Statistically the Catholic Church has the highest rate, aside from Mormons, for converts. It also has the highest recidivism rate of converts drifting away. Why is that. From my life (82) and growing up catholic and being involved in various ministries I think the Catholic Church, as a whole, and that being the average parish, is very unfriendly. Oh yes a friendly ‘hello’ and non committal ‘how are you doing’ or ‘have a good week’ are plentiful and give the impression of friendliness…..I would not call that friendly….more like courteous, which takes less effort. Catholics in this country seem to be more tied in to devotions, correct liturgy, etc. than really making lifelong friends. I have plenty of life long acquaintances in church but hardly any “friends” in the fullest sense of the word. The biggest surge of converts world wide seem to be coming from Africa, but the huge difference is that the African culture is completely communal. When you become catholic in Africa your not just going a church with pleasantries, but a community….your not a Lone Ranger catholic….you are absorbed into a real, authentic family. That is totally missing in the majority of American parishes. Maybe we need a good persecution to change that…. Persecution, more than anything, unites people. So, let us see one to two years from this years Easter Vigil converts to see how many are still on fire for the church or have drifted away as the statistics continually show. It is not Christ pruning the church,, it is us not be a real family of believers and people eventually see that. It is sad converts are so full of fire, then the Easter Vigil and their cut loose….your on your own. Maybe we are a big part of the problem. I read passages from Scripture about friendship and what God thinks about that. Boy, do we fall short.
Spot on. Pruning and growth is a continuous process. This is why the processes of assessment and discernment in conjunction with strategic planning is so vital to continued parish vitality.

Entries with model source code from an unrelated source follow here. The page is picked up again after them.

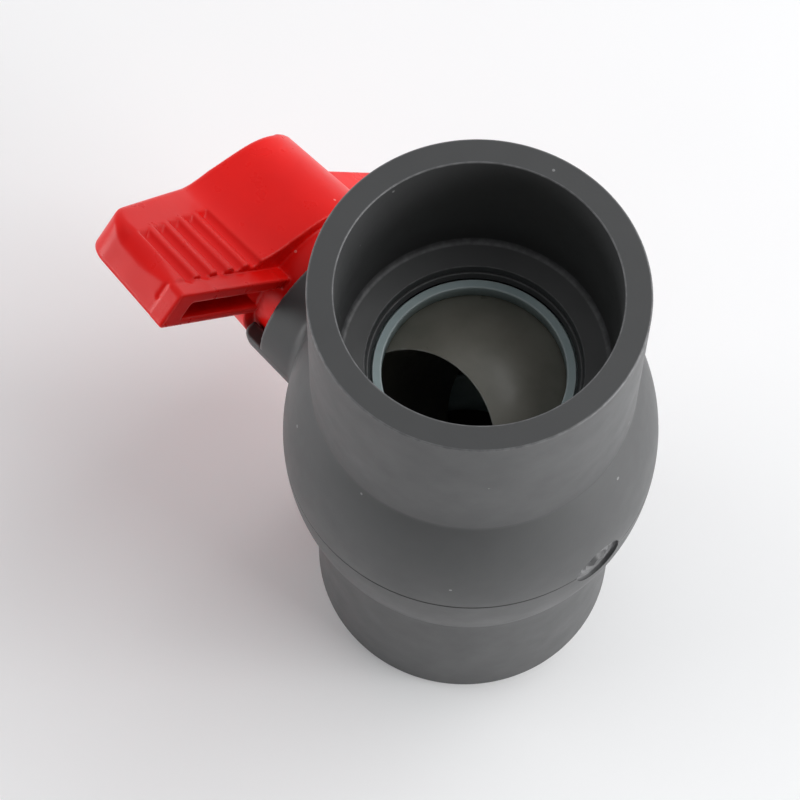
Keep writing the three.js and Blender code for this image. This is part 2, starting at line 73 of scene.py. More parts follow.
CARRIER_OUTER = 40.3
CARRIER_INNER = 37.7
CARRIER_END = 30.5
CARRIER_TOP = 36.0
SEAT_BORE = 21.2
SEAT_COLLAR = 23.3
SEAT_FACE = 34.8
SEAT_SHOULDER = 31.6
SEAT_OUTER = 27.0
SEAT_POCKET = 27.3
SEAT_CEILING = 34.6

NECK = 23.0
NECK_END = 50.0
NECK_BORE = 19.0
NECK_LIP = 16.5
STOP_WALL_INNER = 18.8
STOP_WALL_TOP = 56.6
STOP_WALL_ROUNDING = 2.4

STEM_RADIUS = 10.5
STEM_BOTTOM = 37.5
STEM_TOP = 50.5
COLLAR_RADIUS = 13.2
COLLAR_TOP = 40.1
STEM_SEALS = (44.8, 48.2)
STEM_SEAL_RADIUS = 9.45
STEM_SEAL_SECTION = 1.05
STEM_GROOVE_FLOOR = 8.1
STEM_GROOVE_HALF = 1.35
DRIVE_HALF = 7
DRIVE_BOTTOM = 49
DRIVE_TOP = 65.5
TONGUE_HALF_WIDTH = 3.7
TONGUE_HALF_LENGTH = 12
TONGUE_BOTTOM = 30.9
TONGUE_TOP = 39
SCREW_HOLE = 2.7
SCREW_HOLE_FROM = 50

BUSH_BORE = 10.8
BUSH_OUTER = 18.7
BUSH_RECESS = 13.5
BUSH_CEILING = 41.7
BUSH_SHOULDER = 48.4
BUSH_LIP = 16.2
BUSH_GROOVE = (43.65, 46.45)
BUSH_GROOVE_FLOOR = 15.9
BUSH_SEAL_RADIUS = 17.3
BUSH_SEAL_Z = 45.05
BUSH_SEAL_SECTION = 1.1
THRUST_RING = (40.4, 41.4)

SCREW_PASSAGE = 3.0
SCREW_SHANK = 2.4
SCREW_END = 53.5
SCREW_HEAD = 5
SCREW_HEAD_BOTTOM = 70.7
SCREW_HEAD_TOP = 75.4
SCREW_DOME = 6.3
SCREW_WASHER = (70.0, 71.0)
SCREW_WASHER_OUTER = 6.4
CAP_RADIUS = 8.8
CAP_UNDER = 84.8
CAP_SKIRT_INNER = 4.9
CAP_SKIRT_OUTER = 6.1
CAP_SKIRT_BOTTOM = 81.5

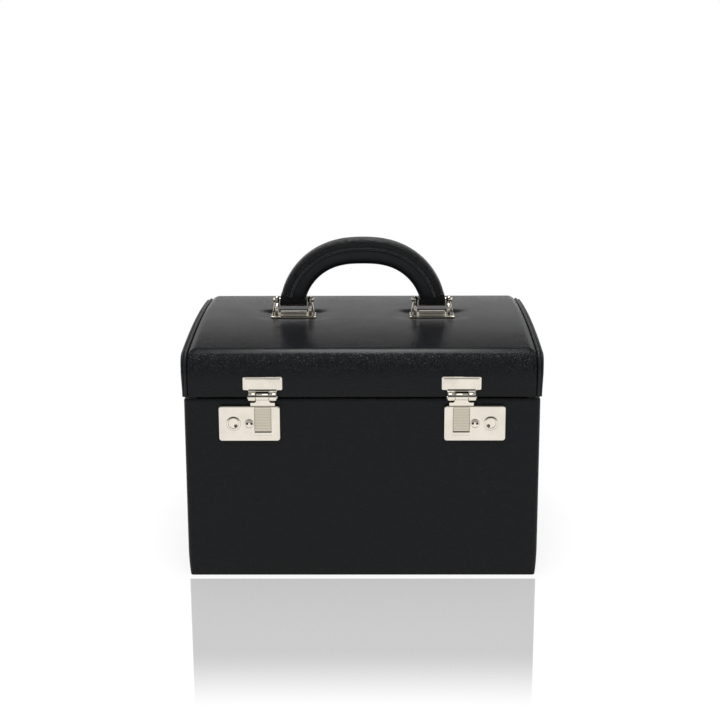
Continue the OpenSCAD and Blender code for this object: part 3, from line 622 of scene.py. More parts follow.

I write about this reality in my new book, Solving the Parish Puzzle: One Person, One Disciple, One Leader at a Time.
Reminds me of what the future Pope Benedict XVI said decades ago:
"Maybe we are facing a new and different kind of epoch in the church’s history, where Christianity will again be characterized more by the mustard seed, where it will exist in small, seemingly insignificant groups that nonetheless live an intense struggle against evil and bring good into the world — that let God in."
I like the pruning metaphor.
The way I would put it is that there are two “minus” forces:
1. Silents and Boomers dying. Nothing to be done there, and probably welcome given the rest of what I have to say.
2. Lapsing of others. Cradles in X, Xennial, Millenial, Zoomer, and Alpha.
The latter is because most parishes still suck. And since cradles are randomly distributed, they are likely to be placed by birth in a bad parish. And at this bad parish, they are likely to lose their faith. That’s assuming they are raised in a parish and get the sacraments at all, which is not likely with Alphas.
Converts, OTOH, self-select into the 10-15% of parishes which don’t suck/might even be really good. So you see these uneven bumper crops on Easter Vigil.
The lesson for the Church is to arrange things such that ALL the parishes look like those 10-15%. Copy them. Close and consolidate those parishes whose business model has failed. For the rest, fix the liturgy and music and architecture and vestments. Fix the preaching. Fix the overworked and lonely priests. Make it a social magnet for young adults to hang out.
Boomers might object. But the Church has to decide whom it is serving this century.
Statistically the Catholic Church has the highest rate, aside from Mormons, for converts. It also has the highest recidivism rate of converts drifting away. Why is that. From my life (82) and growing up catholic and being involved in various ministries I think the Catholic Church, as a whole, and that being the average parish, is very unfriendly. Oh yes a friendly ‘hello’ and non committal ‘how are you doing’ or ‘have a good week’ are plentiful and give the impression of friendliness…..I would not call that friendly….more like courteous, which takes less effort. Catholics in this country seem to be more tied in to devotions, correct liturgy, etc. than really making lifelong friends. I have plenty of life long acquaintances in church but hardly any “friends” in the fullest sense of the word. The biggest surge of converts world wide seem to be coming from Africa, but the huge difference is that the African culture is completely communal. When you become catholic in Africa your not just going a church with pleasantries, but a community….your not a Lone Ranger catholic….you are absorbed into a real, authentic family. That is totally missing in the majority of American parishes. Maybe we need a good persecution to change that…. Persecution, more than anything, unites people. So, let us see one to two years from this years Easter Vigil converts to see how many are still on fire for the church or have drifted away as the statistics continually show. It is not Christ pruning the church,, it is us not be a real family of believers and people eventually see that. It is sad converts are so full of fire, then the Easter Vigil and their cut loose….your on your own. Maybe we are a big part of the problem. I read passages from Scripture about friendship and what God thinks about that. Boy, do we fall short.
I'd rather be at a parish church with 10 devout believers then a church of 100 Luke warm cultural Catholics.